Pixel Envy

Written by Nick Heer.

‘Mastered for iTunes’ Becomes ‘Apple Digital Masters’

Chris Eggertsen, Billboard:

On Wednesday (August 7) Apple Music announced the launch of Apple Digital Masters, a new initiative by the streaming giant that combines all of its “Mastered for iTunes” offerings into one global catalog. This is the company’s first public acknowledgement of the initiative, which it has been quietly unveiling for some time.

Eggertsen was first to report this, and it was picked up by MacRumors, 9to5Mac, iMore, and others, who all seem to have been confused by the last couple of paragraphs in Billboard’s story:

Apple Music isn’t the first streaming service to offer premium audio.

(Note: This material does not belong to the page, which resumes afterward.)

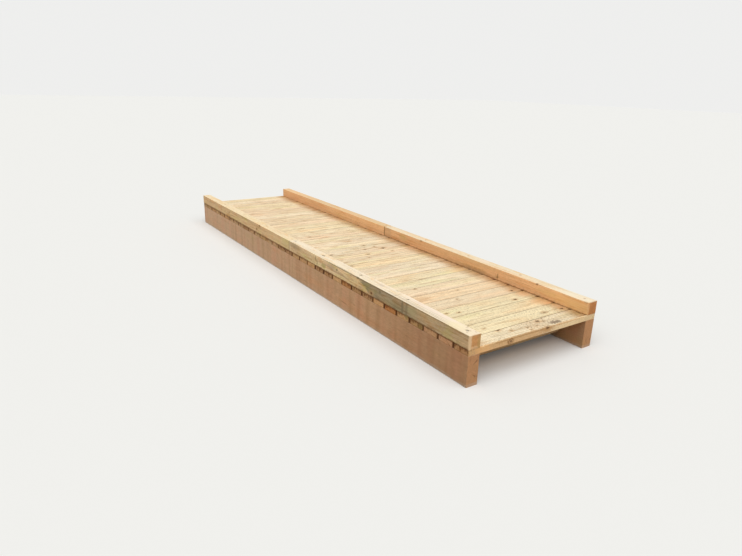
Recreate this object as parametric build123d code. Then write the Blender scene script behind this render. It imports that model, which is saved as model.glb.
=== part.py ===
from build123d import *
import math
import os

# Timber footbridge: two beams, cross noggings, a grooved board deck and two spliced kerbs.
# +X runs along the bridge, -Y is the near side and +Z is up. The origin is the middle of the underside.

# Beams
bridge_length = 5165.0
beam_width = 95.0
beam_depth = 220.0
beam_arris = 3.0

# Deck boards, laid from the left end, the last one ripped down to finish flush
board_length = 1244.0
board_width = 150.0
board_thickness = 44.0
end_board_width = 141.0
least_board_gap = 6.0
board_arris = 2.5

# Anti-slip grooves along the top of each board
groove_pitch = 18.0
groove_mouth = 7.0
groove_floor = 3.5
groove_depth = 3.5
least_groove_land = 8.0

# Kerbs, each of two lengths butted near mid-span
kerb_width = 95.0
kerb_height = 98.0
kerb_overhang = 3.0
kerb_arris = 2.0
near_splice_x = 30.0
far_splice_x = -20.0
splice_gap = 2.0

# Holes down through the kerbs with shallow counterbores, at even steps from mid-span and beside each splice
fixing_steps = 4
fixing_end_distance = 75.0
fixing_splice_distance = 40.0
counterbore_diameter = 22.0
counterbore_depth = 7.0
fixing_hole_diameter = 9.0

# Noggings between the beams, seated under the boards
nogging_count = 5
nogging_thickness = 47.0
nogging_depth = 170.0
nogging_end_distance = 250.0
nogging_arris = 2.0

# Levels, up from the underside of the beams
deck_underside = beam_depth
deck_top = deck_underside + board_thickness
kerb_top = deck_top + kerb_height

# Places across the bridge
beam_centre_y = board_length / 2 - beam_width / 2
kerb_outer_y = board_length / 2 + kerb_overhang
kerb_centre_y = kerb_outer_y - kerb_width / 2

# Signs of the sides along Y and of the ends along X
NEAR, FAR = -1, 1
LEFT, RIGHT = -1, 1


def eased_rectangle(width, height, arris):
    """Section of a squared timber whose four arrises are taken off at 45 degrees."""
    square = Rectangle(width, height)
    return chamfer(square.vertices(), arris)


def bar_along_x(length, width, height, arris):
    """A squared timber along X, its underside at z = 0."""
    section = Plane.YZ * eased_rectangle(width, height, arris)
    return Pos(Z=height / 2) * extrude(section, length / 2, both=True)


def beam(side):
    return Pos(Y=side * beam_centre_y) * bar_along_x(bridge_length, beam_width, beam_depth, beam_arris)


def nogging(centre_x):
    length = 2 * beam_centre_y - beam_width
    section = Plane.XZ * eased_rectangle(nogging_thickness, nogging_depth, nogging_arris)
    return Pos(centre_x, 0, deck_underside - nogging_depth / 2) * extrude(section, length / 2, both=True)


def nogging_places():
    reach = bridge_length / 2 - nogging_end_distance
    step = 2 * reach / (nogging_count - 1)
    return [-reach + step * index for index in range(nogging_count)]


def groove_cutter():
    """Flat-bottomed groove with sloping sides, in section, centred on the surface it is cut into."""
    cut_mouth = 2 * groove_mouth - groove_floor
    cut_depth = 2 * groove_depth
    side_angle = math.degrees(math.atan2(cut_depth, groove_mouth - groove_floor))
    return Rot(Z=180) * Trapezoid(cut_mouth, cut_depth, side_angle)


def board_section(width):
    """Board on its flat, centred on its own width, its underside at y = 0."""
    section = Pos(Y=board_thickness / 2) * eased_rectangle(width, board_thickness, board_arris)
    room = width - 2 * least_groove_land - groove_mouth
    grooves = math.floor(room / groove_pitch) + 1
    for place in GridLocations(groove_pitch, 0, max(grooves, 1), 1):
        section -= Pos(Y=board_thickness) * place * groove_cutter()
    return section


def deck_board(left_x, width):
    board = extrude(Plane.XZ * board_section(width), board_length / 2, both=True)
    return Pos(left_x + width / 2, 0, deck_underside) * board


def deck_boards():
    """Whole boards at even gaps from the left end, then the ripped board against the right end."""
    room = bridge_length - end_board_width
    whole_boards = math.floor(room / (board_width + least_board_gap))
    pitch = room / whole_boards
    left_end = -bridge_length / 2
    boards = [deck_board(left_end + pitch * index, board_width) for index in range(whole_boards)]
    boards.append(deck_board(left_end + room, end_board_width))
    return boards


def fixing_hole(centre_x, side):
    bore = Cylinder(fixing_hole_diameter / 2, 2 * kerb_height)
    head_room = Cylinder(counterbore_diameter / 2, 2 * counterbore_depth)
    return Pos(centre_x, side * kerb_centre_y, kerb_top) * (bore + head_room)


def fixing_places(direction, splice_x):
    """Places along one kerb length, which runs from its splice to the bridge's end."""
    step = (bridge_length / 2 - fixing_end_distance) / fixing_steps
    places = [direction * step * index for index in range(1, fixing_steps + 1)]
    return [splice_x + direction * fixing_splice_distance] + places


def kerb_timber(side, direction, splice_x):
    """One length of kerb: direction is -1 for the left one and 1 for the right one."""
    inner_end = splice_x + direction * splice_gap / 2
    outer_end = direction * bridge_length / 2
    blank = bar_along_x(abs(outer_end - inner_end), kerb_width, kerb_height, kerb_arris)
    timber = Pos((inner_end + outer_end) / 2, side * kerb_centre_y, deck_top) * blank
    for centre_x in fixing_places(direction, splice_x):
        timber -= fixing_hole(centre_x, side)
    return timber


def bridge_pieces():
    """Every piece of the bridge in place, by name."""
    pieces = {"beam_near": beam(NEAR), "beam_far": beam(FAR)}
    for number, centre_x in enumerate(nogging_places(), 1):
        pieces[f"nogging_{number}"] = nogging(centre_x)
    for number, board in enumerate(deck_boards(), 1):
        pieces[f"deck_board_{number:02d}"] = board
    pieces["kerb_near_left"] = kerb_timber(NEAR, LEFT, near_splice_x)
    pieces["kerb_near_right"] = kerb_timber(NEAR, RIGHT, near_splice_x)
    pieces["kerb_far_left"] = kerb_timber(FAR, LEFT, far_splice_x)
    pieces["kerb_far_right"] = kerb_timber(FAR, RIGHT, far_splice_x)
    return pieces


os.makedirs("parts", exist_ok=True)
for name, piece in bridge_pieces().items():
    export_step(piece, f"parts/{name}.step")
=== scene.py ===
"""Looks of the timber footbridge: softwood finishes, timber screws, stage, light and camera."""

import math
import random

import bmesh
import bpy
from mathutils import Matrix, Vector


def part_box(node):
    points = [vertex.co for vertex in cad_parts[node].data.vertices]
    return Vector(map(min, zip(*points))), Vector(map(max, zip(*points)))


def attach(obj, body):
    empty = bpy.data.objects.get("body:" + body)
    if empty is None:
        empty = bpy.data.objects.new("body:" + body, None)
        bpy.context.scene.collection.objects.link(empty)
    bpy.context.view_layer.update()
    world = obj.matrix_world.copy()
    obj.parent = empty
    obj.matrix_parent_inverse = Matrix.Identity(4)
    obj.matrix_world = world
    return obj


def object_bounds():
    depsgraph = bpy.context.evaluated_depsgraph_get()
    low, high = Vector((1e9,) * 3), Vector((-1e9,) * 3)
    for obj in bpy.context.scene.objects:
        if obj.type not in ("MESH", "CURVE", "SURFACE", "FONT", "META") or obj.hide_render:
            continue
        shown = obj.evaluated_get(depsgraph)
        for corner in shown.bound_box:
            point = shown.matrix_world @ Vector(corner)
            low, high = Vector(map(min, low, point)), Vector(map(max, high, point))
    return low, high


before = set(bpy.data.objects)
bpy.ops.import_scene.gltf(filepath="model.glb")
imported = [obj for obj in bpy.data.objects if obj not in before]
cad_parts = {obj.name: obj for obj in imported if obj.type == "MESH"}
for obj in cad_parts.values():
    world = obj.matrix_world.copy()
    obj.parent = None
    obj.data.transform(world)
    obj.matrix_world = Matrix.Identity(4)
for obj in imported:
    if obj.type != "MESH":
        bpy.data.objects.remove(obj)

cad_low, cad_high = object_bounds()

# The photograph's camera, in metres and degrees
CAMERA_PLACE = (4.9267, -2.9389, 1.8206)
CAMERA_AZIMUTH = 56.215
CAMERA_PITCH = 18.72
CAMERA_ROLL = 1.566
LENS_MM = 27.795
SENSOR_MM = 36.0

# Timber screws with washer heads, sunk in the kerbs' counterbores
COUNTERBORE_DEPTH = 0.007
SOCKET_RADIUS = 0.0027
SOCKET_LOBES = 6
LOBE_SHARE = 0.14
SOCKET_DEPTH = 0.0028
DOME_RADIUS = 0.0064
DOME_HEIGHT = 0.0052
WASHER_RADIUS = 0.0102
WASHER_THICKNESS = 0.0022
SHANK_RADIUS = 0.0038
SHANK_LENGTH = 0.06
SCREW_FACETS = 36
WELD_DISTANCE = 0.00001
# Rounded corners, as steps inwards and down from the sharp one
DOME_SHOULDER = ((0.0016, 0.0), (0.0004, 0.0005), (0.0, 0.0014))
WASHER_EDGE = ((0.0006, 0.0002), (0.0, 0.0008))
WASHER_CHAMFER = 0.0003

# Screws stand at even steps from mid-span to near the bridge's end, and one to each side of a splice
SCREWS_EACH_WAY = 4
SCREW_END_DISTANCE = 0.075
SCREW_SPLICE_DISTANCE = 0.04

# Base colours as linear light: early wood, late wood and knots
DECK = {"early": (1.0, 0.865, 0.62), "late": (0.64, 0.41, 0.20), "knot": (0.16, 0.07, 0.025)}
NEAR_KERB = {"early": (0.90, 0.69, 0.43), "late": (0.64, 0.37, 0.16), "knot": (0.20, 0.09, 0.03)}
FAR_KERB = {"early": (1.0, 0.63, 0.34), "late": (0.83, 0.41, 0.155), "knot": (0.20, 0.09, 0.03)}
BEAM = {"early": (0.74, 0.54, 0.38), "late": (0.60, 0.38, 0.22), "knot": (0.24, 0.12, 0.06)}
NOGGING = {"early": (0.70, 0.53, 0.32), "late": (0.50, 0.31, 0.15), "knot": (0.20, 0.10, 0.04)}
END_GRAIN = (0.80, 0.62, 0.47)
# Brown for the gaps between boards and where they run under the kerbs: painted shade, with some grime
GAP_BROWN = (0.46, 0.33, 0.22)
PALE_BACKDROP = (0.86, 0.86, 0.85)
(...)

On its 2015 launch, Tidal offered a “HiFi” subscription tier for $19.99 month ($10 more than a regular subscription) that allowed users to stream lossless audio; two years later, the service upgraded its HiFi tier to stream even higher-quality sound files created with Bob Stuart’s Master Quality Authenticated (MQA) technology. Deezer and Qobuz also offer lossless audio plans for $19.99 a month, with the latter recently unveiling a higher-quality “Studio” subscription tier for $5 more. Spotify has also flirted with a hi-fi tier in the past.

The way this is written makes it sound like Apple Digital Masters is equivalent to the lossless files offered by other platforms, but it is not. It is a rebranding of the Mastered for iTunes spec — probably because Apple is no longer using the soiled “iTunes” branding to refer to their music products, with the exception of the iTunes Store. This spec is important because it helps labels deliver music that is mastered specifically for a compressed audio format, not just a conversion from the CD or vinyl master. This is great.

However, based on everything I’ve read, that seems to be all this announcement is: a mastering specification with a new name, which — according to a screenshot posted last month on Reddit — will still output songs as 256kbps lossy AAC files, which is exactly the same format and bitrate as “regular” Apple Music and iTunes tracks. I feel compelled to point out that there is nothing wrong with this.

It’s a mistake to conflate lossless audio files and better mastering. One will noticeably improve the way your music sounds; the other simply requires far more disk space.